Note to my readers: This post was first published on August 5, 2011 under the title “A crochet paradox.”
I have had all of the squares for the Quadrant Blanket (times three) finished for just over a week now, but I have resisted completing the joining of the squares because I had no idea as to how I would finish the blanket.
Through not fault of its own, the blanket remained tucked away in a cubby of my recently reorganized shelving unit in what amounts to Unfinished Object Limbo.
My refusal to join the squares because I did not know what I wanted to do for a finishing edge, meant that I got no closer to finishing it.
So today, after I had completed a morning full of errands, I decided to practice mindful crochet, and I began piecing together the squares trying to concentrate only on getting them assembled.

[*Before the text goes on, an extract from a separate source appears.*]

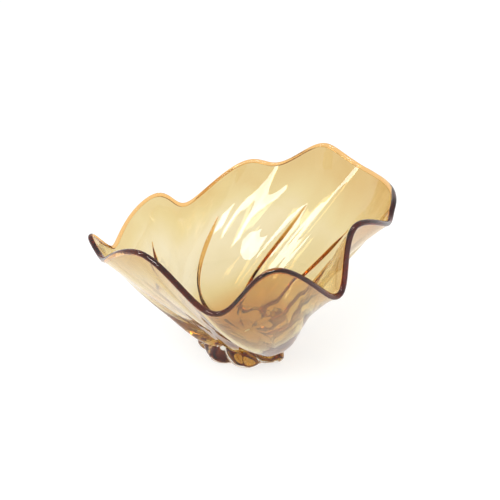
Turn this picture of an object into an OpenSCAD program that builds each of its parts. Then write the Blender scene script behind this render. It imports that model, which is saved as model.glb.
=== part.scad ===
// Art glass bowl: a hot-worked bowl of amber glass cased with clear glass.
// Eight pleats start at the heavy clear foot, twist up the wall and end in a ruffled rim.
// Millimetres. Z is up. The origin is the centre of the flat ground face the bowl stands on.
// The front of the bowl looks along -Y; the lowest dip of the rim is on its -X side.

/* [Overall size] */
// mean distance of the rim from the middle of the bowl
rim_radius = 142; // [120:1:175]
// mean height of the rim above the table
rim_height = 145; // [125:1:175]
// height of the inside bottom above the table
floor_height = 18; // [16:1:24]

/* [Wall shape] */
// how far the inside bottom runs out before the wall turns up
floor_reach = 61; // [51:1:73]
// slope of the wall below a crest of the rim, in degrees
crest_slope = 70; // [59:1:75]
// slope of the wall below a dip of the rim, in degrees
dip_slope = 40; // [34:1:46]
// how long the wall keeps its slope below a crest
crest_hold = 109; // [91:1:120]
// how long the wall keeps its slope below a dip
dip_hold = 79; // [66:1:95]
// how much longer the slope is kept on the +X side than in the middle
hold_side = 21; // [0:1:25]
// how much farther the bottom runs out on the +X side
reach_side = 5; // [0:1:8]
// how much farther the bottom runs out on the +Y side
reach_away = 7; // [0:1:9]
// how much steeper the +Y side is than the middle, in degrees
lean = 10; // [0:1:12]
// turn of the pleats between the inside bottom and the rim, in degrees
twist = 75; // [63:1:82]
// share of the turn that is made low down, 1 is even
twist_low = 1.2; // [1:0.1:1.4]
// how deep the pleats are pressed into the wall
pleat_depth = 4; // [2:0.5:4.5]

/* [Glass] */
// thickness of the amber wall
wall_thickness = 4; // [3.5:0.1:5]
// extra thickness of the amber glass at the bottom
floor_extra = 2; // [0:0.5:3]
// thickness of the fire-polished bead along the rim
lip_thickness = 5.5; // [5.2:0.1:7]
// thickness of a clear foot lobe where the foot meets the wall
lobe_thickness = 7.5; // [6:0.5:9]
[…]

At first, it seemed pointless. As I joined the squares (right sides together with a slip stitch through the back loops only) my mind sorted through all of the borders I had considered and then rejected.
But then, after I had all twelve squares joined, something funny happened:

I finally got an idea for a border that just might work.
Unlike the groovyghan that I recently finished, I think that a border is essential to completing this piece, and because I am intending to donate it to Project Linus, I want an unfringed edge so that the resulting blanket is easy to wash.
And because (until this afternoon), I refused to take the steps necessary to more forward on completing this project, the project would not be finished.
I don’t yet know if my latest idea for a border for this project will work, but I do know this: sometimes the only way to move forward is to move.